The highlight, the lowlight, and what I learned from both
Write one short line for the highlight — what happened and why it mattered. Do the same for the lowlight and add one practical lesson you’d keep.
What didn’t meet my expectations (and why that’s useful)
Separate planning errors from false assumptions. Note whether a disappointment was down to timing, season, or simple mismatch with your tastes.
What I wish I’d packed and what I’d happily leave at home
List three items you used daily, one you never touched, and one you regretted not bringing. Turn that into a short packing list for next time.

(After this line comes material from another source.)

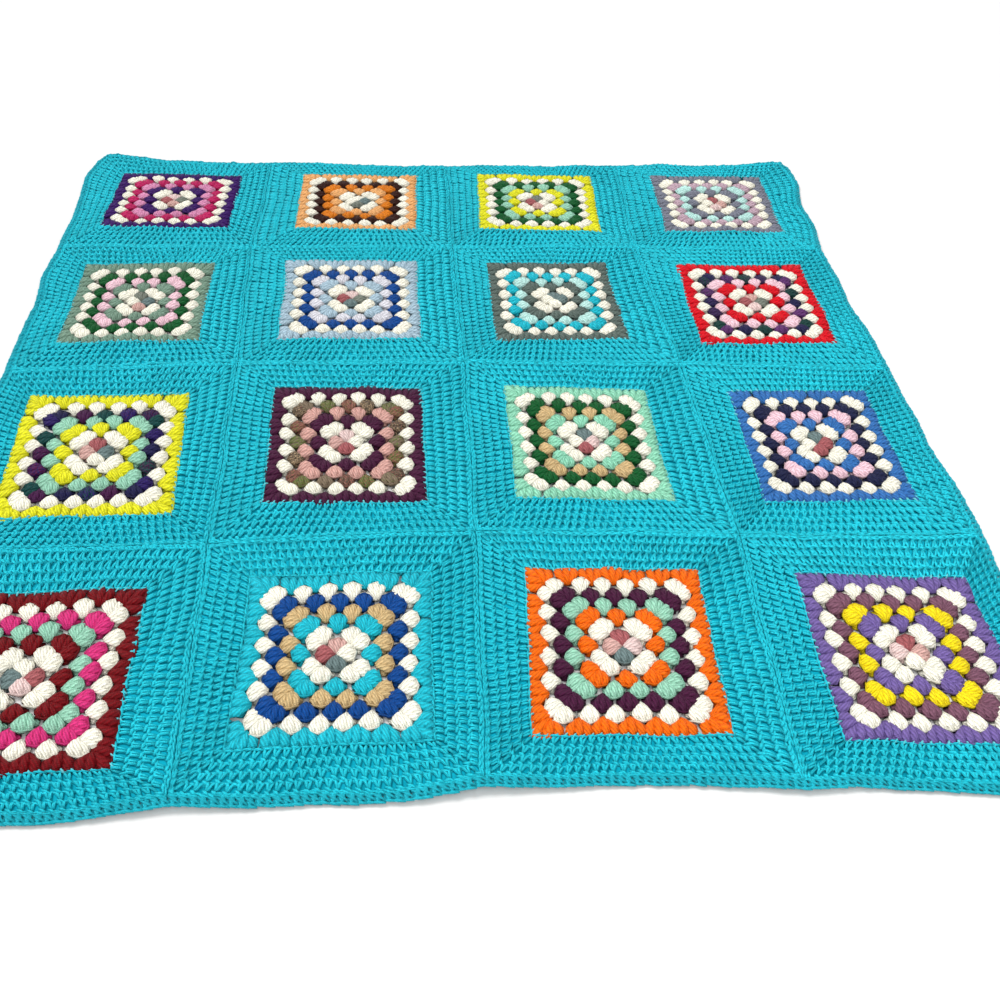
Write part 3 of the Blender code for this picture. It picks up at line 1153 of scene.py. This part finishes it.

Would I go back, and who would I bring?
Answer yes/no and why. Add notes on season, budget and whether you’d take a partner, friends or travel solo to change the experience.
How the trip changed my perspective once I was home
Note one small habit you’ll keep, one thing you’re newly grateful for, and one choice you’ll make differently. Put these answers on a post at the back of the journal so years later the memories are easy to find.
Conclusion
A small, realistic habit—two minutes after dinner—turns scattered moments into a story. It is a great way to keep the day alive without pressure and to build a travel journal you will actually use.
I keep things practical. Pick a prompt before you leave, a short daily note while you’re moving, and a quick after-trip post when you’re home. This approach fits paper, phone notes or a simple travel diary and helps me stay present.
Keep journal habits simple: consistency beats length. If you want to get started, choose one prompt for the plane or train and one daily question for the first three days. Small journal entries add up more than waiting for the perfect moment.